Furthermore, the Court affirmed the necessity to consider each mark separately under s.16(3), such that even one confusingly similar trade-mark will invalidate the registration. Moreover, the Supreme Court recommended beginning with the final factor in s.6(5) of "degree of resemblance" when testing for resemblance.

==== 3. The effect of the nature and cost of the wares and services ====

The Supreme Court acknowledges that consumers in the market for expensive goods (such as selecting a retirement resident in the present case) may be less likely to be confused upon encountering a trade-mark, however the test is one of "first impression." The Court found that the trial judge it was an error by the trial judge "to discount the likelihood of confusion by considering what actions the consumer might take after encountering a mark in the marketplace." As Rothstein J. for the majority Supreme Court judgment states: "That cannot mean that consumers of expensive goods, through their own caution and wariness, should lose the benefit of trade-mark protection." Rather, the Court affirmed an approach that any subsequent research or consequent purchase, which are instances that occur after the consumer has first encountered the trade-mark in the marketplace, are irrelevant to the determination of confusion under s.6(5) of the Trade-marks Act. The likelihood of confusion analysis under s.6(5) was limited to the consideration of the first impression of the consumer when encountering the trademark: "how a consumer, upon encountering the Alavida mark in the marketplace, with an imperfect recollection of the Masterpiece Inc. mark, would have reacted."

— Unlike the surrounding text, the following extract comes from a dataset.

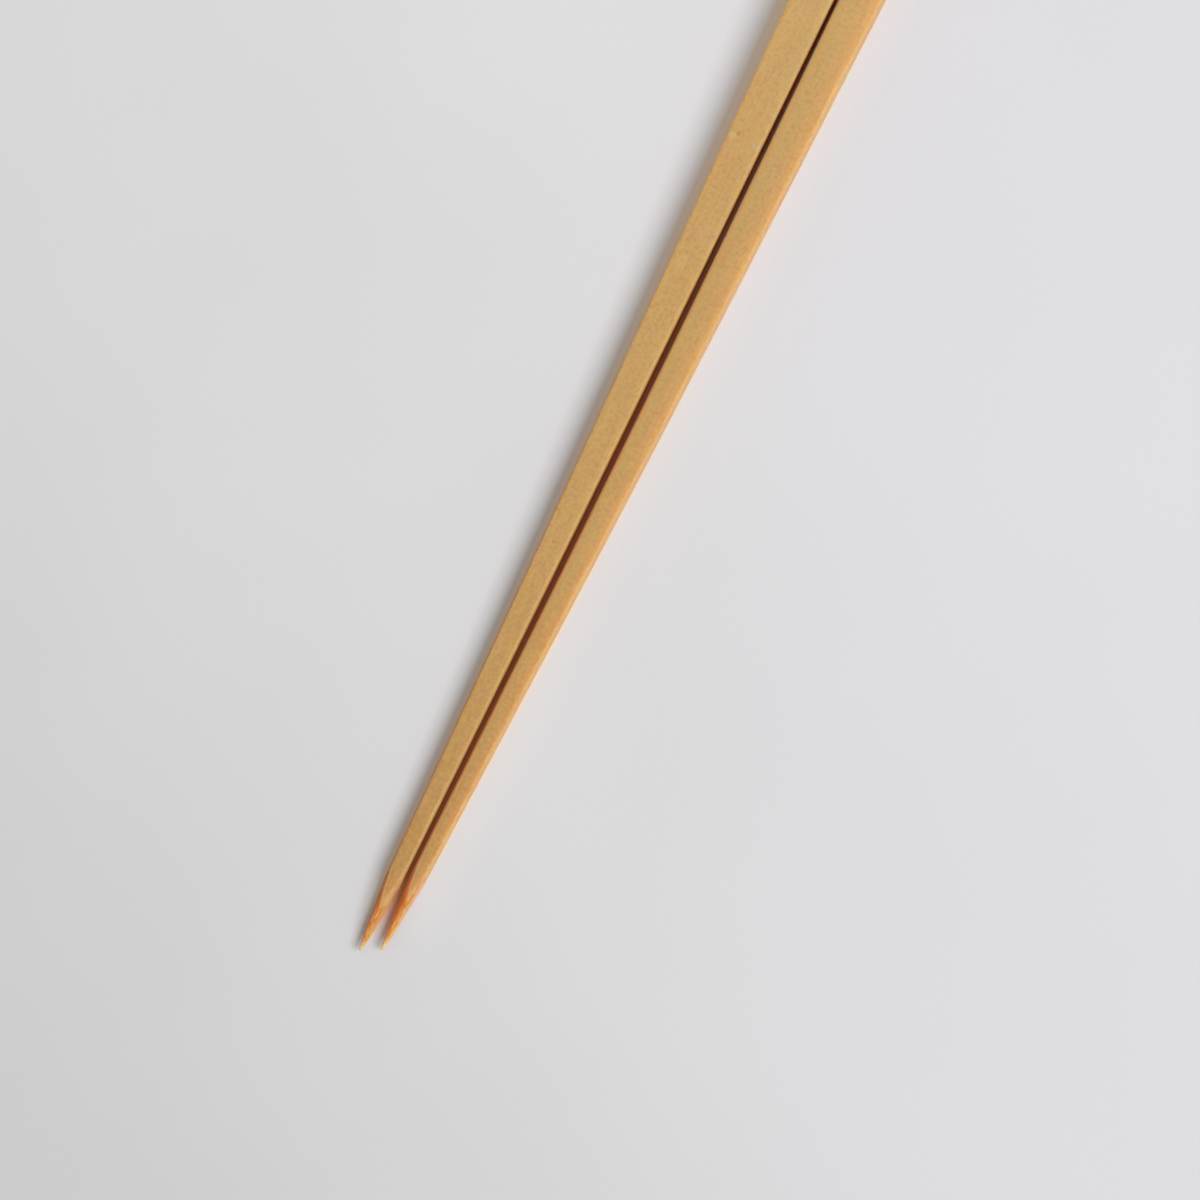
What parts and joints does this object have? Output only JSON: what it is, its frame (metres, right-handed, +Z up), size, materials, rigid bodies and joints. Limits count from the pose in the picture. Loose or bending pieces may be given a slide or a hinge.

==== 4. Reliance on expert evidence by the Court in the trade-mark confusion analysis ====

Expert evidence that simply assesses resemblance will not usually be necessary where the "casual consumer" is not particularly knowledgeable and there is a resemblance between the marks. Judges should resort to expert testimony where it is beyond the scope of the judge's experience and knowledge.